Recuerdo con especial cariño a mi padre, que murió el verano pasado. Siempre estuve muy unida a él, sobre todo cuando era niña; recuerdo, por ejemplo, que me contaba cuentos de cosecha propia con una retórica tan impresionante que a mí conseguía meterme en la historia. Además, por esa época mis padres, mis dos hermanos mayores y yo vivíamos en el pueblo, con lo que el cincuenta por ciento de nuestra diversión residía en la naturaleza.
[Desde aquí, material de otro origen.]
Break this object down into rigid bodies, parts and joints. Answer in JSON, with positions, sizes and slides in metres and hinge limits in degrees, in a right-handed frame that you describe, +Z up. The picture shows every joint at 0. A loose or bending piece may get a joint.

Mamá tenía un jardincito precioso con hortensias, geranios y margaritas, entre otras especies; y yo salía con papá muchas veces al salir el sol para recolectar las semillas que encontrábamos por ahí.
Fruto del determinismo de ese contexto familiar yo he acabado siendo florista y jardinera; pero por pura vocación. Además, regento mi propio negocio: una floristería especializada en flores naturales y artificiales, en decoración de todo tipo de eventos, en utensilios de jardinería y en la venta de semillas. Esto último, en particular, lo hago un poco en honor a mi padre; y todavía hay veces que regreso al pueblo y me quedo un fin de semana con el único fin de coleccionar semillas. Hecho de menos la presencia paterna, pero de algún modo sé que está ahí, presente.
El negocio me va muy bien. Uno de mis hermanos y una amiga mía trabajan conmigo; él se encarga del tema de la distribución de los productos y ella me ayuda un poco como dependienta. Además, también trabaja diseñando páginas webs, así que estamos pensando en abrir una sucursal online en la que el cliente puede efectuar tanto la compra de flores y objetos varios como la compra de semillas. Creo que si nos lo montamos como Dios manda, puede salirnos bien. Además, estoy segura de que papá protege el negocio. Al fin y al cabo, muchas de estas semillas son sus semillas.